= Vladimir Ivir =

Vladimir Ivir MVO (November 1, 1934, Zagreb - February 21, 2011, Zagreb) was a Croatian linguist, lexicographer and translation scholar. He was the first Croatian theoretician of translation, highly appreciated among the European linguists.

Ivir's early interest was in English syntax. During his postgraduate research at University College London in 1962/63, under the supervision of Randolph Quirk, he completed a thesis on predicative adjectives. During his time in London, Ivir became interested in the "linguistic revolution" stemming from the ideas of Noam Chomsky, and, upon returning home, became the first Croatian linguist to write an outline of transformational linguistics.

He was the author of many Croatian textbooks for high schools, for learning English, and for secondary school programs for translators. In 2001 his home Faculty has established postgraduate study of Translatorship, based on Ivir's ideas and programs.

He was named Emeritus Professor at the University of Zagreb, Faculty of Humanities and Social Sciences, upon his retirement in 2004.

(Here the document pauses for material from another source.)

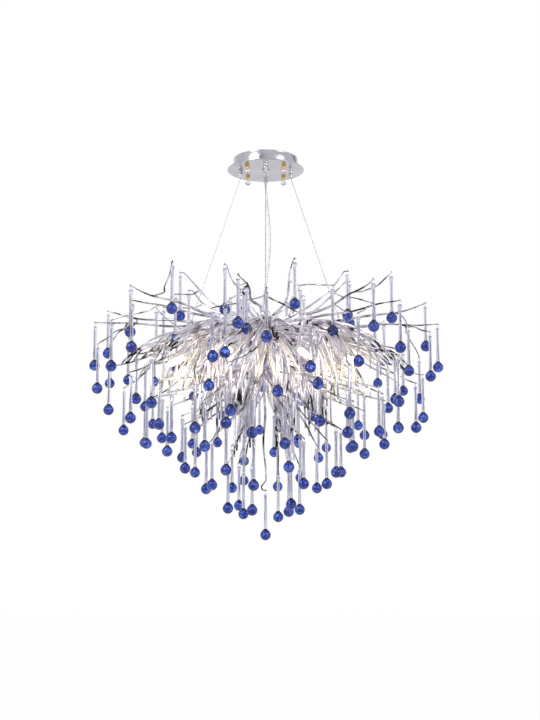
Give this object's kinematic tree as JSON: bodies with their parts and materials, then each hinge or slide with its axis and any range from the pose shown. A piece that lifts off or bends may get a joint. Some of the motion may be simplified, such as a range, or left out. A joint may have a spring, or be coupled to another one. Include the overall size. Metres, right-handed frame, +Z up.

In Croatia, he became widely known as a person that interpreted many important events live, but is especially remembered for his simultaneous translation of the landing on the Moon in 1969. Ivir was also the official translator at the reception in Banski dvori during US President Richard Nixon's visit to Zagreb in 1970.

==Selected publications==
- (1982) A contrastive analysis of English adjectives and their Serbo-Croatian correspondents (LCCN 94147360)
- (1991) Languages in Contact and Contrast: Essays in Contact Linguistics (= Trends in Linguistics Studies and Monographs 54), Editor, with Damir Kalogjera (ISBN 978-0899257143)
- (1993) Croatian-English Dictionary of Business & Government (ISBN 978-0785997368)
- (1993) Hrvatsko-engleski poslovno-upravni rječnik (LCCN 94124627)
- (2000) Englesko-hrvatski poslovni rječnik (ed. Višnja Špiljak, Vladimir Ivir), Masmedia, Zagreb, 2000., ISBN 953-157-105-8
- (2007) Vladimir Ivir, Ilirjana Shehu: Hrvatsko-englesko-albanski rječnik poslovno administrativnog nazivlja s albansko-hrvatskim indeksom, Školska knjiga, Zagreb, 2007., ISBN 978-953-0-40233-1
- (2007) Hrvatsko-engleski rječnik poslovno-administrativnog nazivlja, 2007.

==Sources==
- Jakovina, Tvrtko (1999). "Što je značio Nixonov usklik "Živjela Hrvatska"?"
- Kalogjera, Damir (2011). "In memoriam Vladimir Ivir (1934 – 2011)"
- Pavlovic, Natasa (2011). "Vladimir Ivir, Croatian linguist and translation scholar, dies at 76"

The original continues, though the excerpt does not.